If your business is on Google Workspace, I want to talk to you about shared drives, because if you're not using them yet, this is going to be a game-changer.

Here's the problem with the way most people set things up, and I did it this way myself for a long time. They create folders in their My Drive and then share those folders with team members. It works until somebody leaves. When a team member's access is removed, the files they created can become difficult to locate or access, creating a mess.

Here is when this becomes really problematic, trust me, I know from experience. I've worked with plenty of teams that don't create domain-specific email addresses in Google Workspace for contracted team members. It can cost a pretty penny to add users to your workspace. Without using the shared drive, you will have to remove access to all the shared files. With a shared drive, it is a one-and-done.

Shared drives solve that problem. When your files live in a shared drive, the team owns them. Not you personally. Not your contractor personally. The organization owns them. So if somebody leaves, those files stay right where they are. No scrambling. No lost documents. No panic.

Moving team-facing resources to Google Workspace shared drives is one of the most practical things you can do to protect your business as you grow.

I want to be honest with you. I did not use shared drives for a long time, only because Canva couldn't access them. That's no longer a limitation. You can now save and access files from Canva directly into your shared drive.

Organize Google Drive Before You Hire

I recommend starting with one shared drive. Name it your business name team drive. Mine is called Miss Task Team Drive. This is your master folder. Then create folders inside it. When you click create inside a shared drive, you're building a structure that belongs to the organization, not to you personally.

A good starting point is a folder named 01-Growth. Numbering your top level folders keeps them sorted in the order you want rather than defaulting to alphabetical. The 01-Growth folder is where your content library lives, your graphics, your templates, your brand assets, your blog posts, your email copy. Everything related to creating and publishing content. When it's organized inside a shared drive, your team can find it, use it, and add files without having to ask you where something lives. That is what a content system looks like in practice.

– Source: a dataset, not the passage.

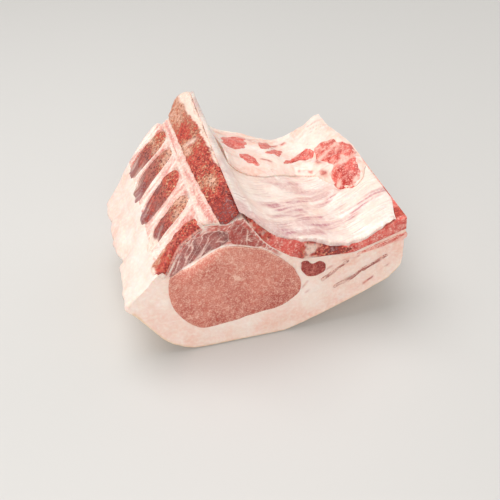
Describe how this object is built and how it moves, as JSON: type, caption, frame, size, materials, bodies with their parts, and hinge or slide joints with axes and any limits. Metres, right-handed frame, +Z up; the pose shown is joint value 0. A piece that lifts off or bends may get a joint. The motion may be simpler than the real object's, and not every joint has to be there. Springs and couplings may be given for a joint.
{
  "type": "pork rack",
  "caption": "Raw pork loin rack lying on its rind, sawn along the backbone, with rib ends and belly flap on one side and the loin eye on the front cut.",
  "frame": {"origin": "centre of the bounding box at its bottom, on the surface that the rind lies on", "axes": "+X from the back fat to the rib ends, +Y along the loin from the front cut to the back cut, +Z up"},
  "size_m": [0.1884, 0.152, 0.116],
  "materials": {
    "fat": "soft creamy white fat, satin and slightly waxy",
    "loin": "moist muted pink cut meat with fine pale grain",
    "dark_meat": "moist dark red cut meat",
    "red_meat": "moist bright red cut meat",
    "bone": "sawn spongy bone, granular, brownish red with tan patches",
    "cartilage": "smooth white cartilage and membrane, satin",
    "lining": "glossy white and pink membrane"
  },
  "bodies": {
    "root": {"belly_lean": "red_meat", "canal_lining": "cartilage", "diaphragm": "dark_meat", "disc_1": "cartilage", "disc_2": "cartilage", "disc_3": "cartilage", "disc_4": "cartilage", "fat_and_rind": "fat", "flank_lean": "red_meat", "grey_lean": "loin", "ligament_1": "cartilage", "ligament_2": "cartilage", "ligament_3": "cartilage", "ligament_4": "cartilage", "ligament_5": "cartilage", "loin_eye": "loin", "multifidus_muscle": "red_meat", "rib_1": "bone", "rib_2": "bone", "rib_3": "bone", "rib_4": "bone", "rib_5": "bone", "rib_6": "bone", "rib_7": "bone", "rib_lining": "lining", "rib_meat_1": "red_meat", "rib_meat_2": "red_meat", "rib_meat_3": "red_meat", "rib_meat_4": "red_meat", "rib_meat_5": "red_meat", "rib_meat_6": "red_meat", "rib_meat_7": "red_meat", "rib_meat_8": "red_meat", "rim_fat": "fat", "rim_meat_1": "red_meat", "rim_meat_2": "red_meat", "rim_meat_3": "red_meat", "rim_meat_4": "red_meat", "rim_meat_5": "red_meat", "side_muscle": "dark_meat", "spinalis_muscle": "red_meat", "vertebra_1": "bone", "vertebra_2": "bone", "vertebra_3": "bone", "vertebra_4": "bone", "vertebra_5": "bone"}
  },
  "joints": []
}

One practical thing to know before you start moving files. When you move folders from My Drive into a shared drive, ownership transfers from you personally to the organization. That's the whole point. But file permissions do not automatically carry over. You'll need to set those up fresh inside the shared drive. It's a one-time thing and absolutely worth doing. Just know it going in, so you're not surprised. Also, some files cannot be moved because of permission issues. Google will create a shortcut inside your shared drive so the folder structure stays intact. Nothing disappears. It just redirects.

Assigning access permissions at the drive level, rather than at the individual file or folder level, is the cleaner approach. It helps maintain security and control over who can access what, especially as your team grows.

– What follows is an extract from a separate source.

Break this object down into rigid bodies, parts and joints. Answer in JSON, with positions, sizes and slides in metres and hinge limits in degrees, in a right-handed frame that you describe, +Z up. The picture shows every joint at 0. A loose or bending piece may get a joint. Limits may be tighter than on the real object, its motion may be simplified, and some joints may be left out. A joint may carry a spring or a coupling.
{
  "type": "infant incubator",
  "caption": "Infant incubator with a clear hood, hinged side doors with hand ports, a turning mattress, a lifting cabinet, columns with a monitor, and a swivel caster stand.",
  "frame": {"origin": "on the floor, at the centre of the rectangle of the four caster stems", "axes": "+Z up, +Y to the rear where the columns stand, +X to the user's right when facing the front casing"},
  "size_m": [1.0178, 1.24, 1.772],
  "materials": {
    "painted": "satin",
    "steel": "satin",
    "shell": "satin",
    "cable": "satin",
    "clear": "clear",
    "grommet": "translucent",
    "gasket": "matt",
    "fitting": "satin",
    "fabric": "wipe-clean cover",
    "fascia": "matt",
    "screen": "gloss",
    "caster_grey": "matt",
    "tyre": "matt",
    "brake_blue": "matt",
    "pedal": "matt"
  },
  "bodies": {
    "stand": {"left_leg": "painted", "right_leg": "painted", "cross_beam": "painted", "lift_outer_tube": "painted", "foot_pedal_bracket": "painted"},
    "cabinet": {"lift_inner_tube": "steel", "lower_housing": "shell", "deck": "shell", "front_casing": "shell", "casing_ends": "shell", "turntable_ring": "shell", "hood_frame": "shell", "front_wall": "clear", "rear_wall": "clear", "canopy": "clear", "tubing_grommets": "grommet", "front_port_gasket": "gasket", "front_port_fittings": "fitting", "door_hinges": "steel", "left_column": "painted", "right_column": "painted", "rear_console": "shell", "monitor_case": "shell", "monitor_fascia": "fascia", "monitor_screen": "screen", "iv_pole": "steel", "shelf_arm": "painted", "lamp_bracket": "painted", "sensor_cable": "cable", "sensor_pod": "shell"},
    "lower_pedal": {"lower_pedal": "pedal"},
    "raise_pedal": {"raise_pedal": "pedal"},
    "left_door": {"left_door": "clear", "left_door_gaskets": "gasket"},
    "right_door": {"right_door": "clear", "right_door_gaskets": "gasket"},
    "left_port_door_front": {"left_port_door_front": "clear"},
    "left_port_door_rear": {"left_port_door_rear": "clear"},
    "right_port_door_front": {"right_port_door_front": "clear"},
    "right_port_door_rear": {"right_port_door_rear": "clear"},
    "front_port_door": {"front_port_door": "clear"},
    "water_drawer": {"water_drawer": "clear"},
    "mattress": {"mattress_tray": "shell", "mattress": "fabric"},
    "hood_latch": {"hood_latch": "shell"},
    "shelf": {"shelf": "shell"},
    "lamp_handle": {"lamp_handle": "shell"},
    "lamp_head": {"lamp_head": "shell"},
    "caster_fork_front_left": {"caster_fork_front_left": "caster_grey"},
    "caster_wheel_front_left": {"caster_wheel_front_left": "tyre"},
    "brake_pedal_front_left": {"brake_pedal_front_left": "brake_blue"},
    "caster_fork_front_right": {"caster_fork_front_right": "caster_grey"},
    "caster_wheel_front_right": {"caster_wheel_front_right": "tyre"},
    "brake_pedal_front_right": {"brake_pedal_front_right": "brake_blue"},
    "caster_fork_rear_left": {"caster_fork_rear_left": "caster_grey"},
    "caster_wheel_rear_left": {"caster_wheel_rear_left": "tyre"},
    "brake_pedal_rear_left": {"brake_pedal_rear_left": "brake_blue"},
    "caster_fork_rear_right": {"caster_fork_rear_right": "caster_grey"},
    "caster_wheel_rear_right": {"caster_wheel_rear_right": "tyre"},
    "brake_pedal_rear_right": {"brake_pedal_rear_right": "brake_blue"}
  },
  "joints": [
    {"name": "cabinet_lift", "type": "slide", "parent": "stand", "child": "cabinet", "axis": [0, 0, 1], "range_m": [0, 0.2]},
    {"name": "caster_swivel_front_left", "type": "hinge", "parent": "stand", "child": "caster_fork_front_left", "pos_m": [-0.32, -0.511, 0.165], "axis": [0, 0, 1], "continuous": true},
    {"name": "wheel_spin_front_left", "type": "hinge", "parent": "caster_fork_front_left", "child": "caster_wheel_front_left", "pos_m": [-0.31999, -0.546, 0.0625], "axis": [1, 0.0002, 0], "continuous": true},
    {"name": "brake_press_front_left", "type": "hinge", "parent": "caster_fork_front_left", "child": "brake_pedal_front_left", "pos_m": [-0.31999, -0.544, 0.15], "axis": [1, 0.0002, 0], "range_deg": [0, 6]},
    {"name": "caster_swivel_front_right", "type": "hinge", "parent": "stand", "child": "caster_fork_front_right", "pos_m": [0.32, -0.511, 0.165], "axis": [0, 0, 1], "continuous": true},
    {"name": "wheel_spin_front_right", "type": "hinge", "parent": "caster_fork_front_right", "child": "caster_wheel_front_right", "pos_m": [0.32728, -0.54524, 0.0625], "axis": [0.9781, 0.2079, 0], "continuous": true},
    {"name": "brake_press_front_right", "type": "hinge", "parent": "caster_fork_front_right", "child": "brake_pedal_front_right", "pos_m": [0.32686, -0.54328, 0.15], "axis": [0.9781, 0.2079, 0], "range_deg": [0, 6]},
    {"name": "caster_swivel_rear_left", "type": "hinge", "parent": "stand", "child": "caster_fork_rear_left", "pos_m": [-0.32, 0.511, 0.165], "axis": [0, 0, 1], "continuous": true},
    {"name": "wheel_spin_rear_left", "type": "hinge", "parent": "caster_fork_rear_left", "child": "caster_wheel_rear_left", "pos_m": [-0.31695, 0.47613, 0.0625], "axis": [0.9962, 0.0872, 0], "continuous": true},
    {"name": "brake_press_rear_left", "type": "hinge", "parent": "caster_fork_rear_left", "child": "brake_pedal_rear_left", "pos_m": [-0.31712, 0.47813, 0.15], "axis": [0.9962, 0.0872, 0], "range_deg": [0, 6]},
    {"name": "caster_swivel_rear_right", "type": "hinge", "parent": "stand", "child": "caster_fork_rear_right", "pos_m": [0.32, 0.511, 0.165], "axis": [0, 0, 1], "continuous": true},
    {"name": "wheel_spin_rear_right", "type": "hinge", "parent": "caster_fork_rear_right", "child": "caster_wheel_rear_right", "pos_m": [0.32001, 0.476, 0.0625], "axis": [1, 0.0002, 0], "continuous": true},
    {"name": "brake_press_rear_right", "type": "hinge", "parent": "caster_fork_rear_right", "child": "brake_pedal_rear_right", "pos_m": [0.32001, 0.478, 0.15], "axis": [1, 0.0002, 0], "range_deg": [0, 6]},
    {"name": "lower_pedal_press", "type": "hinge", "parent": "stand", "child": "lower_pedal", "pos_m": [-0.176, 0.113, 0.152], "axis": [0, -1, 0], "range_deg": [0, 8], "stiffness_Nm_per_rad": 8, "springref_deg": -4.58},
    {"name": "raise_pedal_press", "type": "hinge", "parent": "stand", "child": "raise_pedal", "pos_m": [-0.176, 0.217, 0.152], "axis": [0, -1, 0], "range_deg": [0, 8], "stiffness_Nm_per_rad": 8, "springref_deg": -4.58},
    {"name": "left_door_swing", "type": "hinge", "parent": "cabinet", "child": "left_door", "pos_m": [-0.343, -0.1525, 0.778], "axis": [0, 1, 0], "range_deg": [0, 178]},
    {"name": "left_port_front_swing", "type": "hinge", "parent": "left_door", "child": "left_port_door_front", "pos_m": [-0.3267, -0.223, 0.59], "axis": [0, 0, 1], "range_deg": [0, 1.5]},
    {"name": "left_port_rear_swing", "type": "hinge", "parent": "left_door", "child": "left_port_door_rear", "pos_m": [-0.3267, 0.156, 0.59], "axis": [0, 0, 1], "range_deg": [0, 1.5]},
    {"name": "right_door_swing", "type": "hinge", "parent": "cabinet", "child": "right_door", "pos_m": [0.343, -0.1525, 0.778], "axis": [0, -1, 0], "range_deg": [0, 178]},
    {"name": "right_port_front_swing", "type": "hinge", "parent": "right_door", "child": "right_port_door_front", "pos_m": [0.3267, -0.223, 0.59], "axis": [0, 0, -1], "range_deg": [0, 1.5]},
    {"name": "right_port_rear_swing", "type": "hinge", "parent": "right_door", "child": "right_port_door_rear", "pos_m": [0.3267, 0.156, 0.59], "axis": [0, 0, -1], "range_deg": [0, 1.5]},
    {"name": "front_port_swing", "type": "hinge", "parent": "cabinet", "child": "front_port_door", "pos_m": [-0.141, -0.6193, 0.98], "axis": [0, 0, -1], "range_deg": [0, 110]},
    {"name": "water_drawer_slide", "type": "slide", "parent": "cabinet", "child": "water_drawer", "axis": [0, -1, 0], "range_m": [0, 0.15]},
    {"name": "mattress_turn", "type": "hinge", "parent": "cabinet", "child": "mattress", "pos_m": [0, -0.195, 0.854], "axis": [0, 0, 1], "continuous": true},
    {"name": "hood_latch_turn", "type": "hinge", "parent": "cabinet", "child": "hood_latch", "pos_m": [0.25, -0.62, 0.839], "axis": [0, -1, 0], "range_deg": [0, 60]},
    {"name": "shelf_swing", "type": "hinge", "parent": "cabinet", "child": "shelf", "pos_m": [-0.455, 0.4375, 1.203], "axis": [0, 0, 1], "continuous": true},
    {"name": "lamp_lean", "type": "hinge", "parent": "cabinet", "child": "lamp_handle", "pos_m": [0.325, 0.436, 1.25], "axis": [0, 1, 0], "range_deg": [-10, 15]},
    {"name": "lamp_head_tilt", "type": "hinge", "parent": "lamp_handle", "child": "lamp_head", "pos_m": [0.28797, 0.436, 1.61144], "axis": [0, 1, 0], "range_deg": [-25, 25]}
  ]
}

If your business is on a personal Google account, here's my recommendation to organize files. Create two folders inside My Drive. One for your business files, named either your business name or simply “Business.” And one folder named “Team” to share with team members.

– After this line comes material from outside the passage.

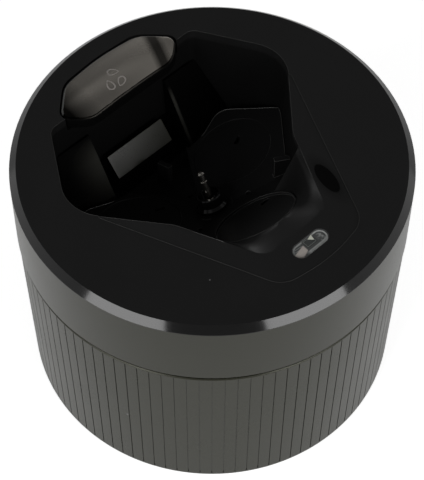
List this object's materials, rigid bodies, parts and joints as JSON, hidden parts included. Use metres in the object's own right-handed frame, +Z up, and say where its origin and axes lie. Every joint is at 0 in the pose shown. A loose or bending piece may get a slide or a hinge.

The reason you want one team folder is simple. When you need to add someone new, you share that one folder, and they have access to everything they need. When someone leaves, you remove access from that one folder. Done. No hunting through 15 different documents trying to figure out what you gave them access to. One folder, one step.

Create Folders with a Clear Structure

Here are the top-level folders I use and recommend for online business files.

  • 01-Growth
  • 02-Clients
  • 03-Operations
  • 04-Team.

Inside those master folders, you create subfolders that match your business. Your growth folder holds your content library, brand elements, lead magnets, and marketing assets. Your clients folder holds individual client files. Operations holds your SOPs, legal docs, finance files, and back-office documents. Team holds your onboarding folder, resources for new hires, and anything your team needs to do their work.

And here's the non-negotiable. Every single folder should have an archive subfolder inside it. When something is no longer active, it goes in the archive. It does not get deleted. It gets archived.

Consolidating files by archiving outdated documents into a clearly named folder is one of the simplest things you can do to improve organization without losing anything you might need later.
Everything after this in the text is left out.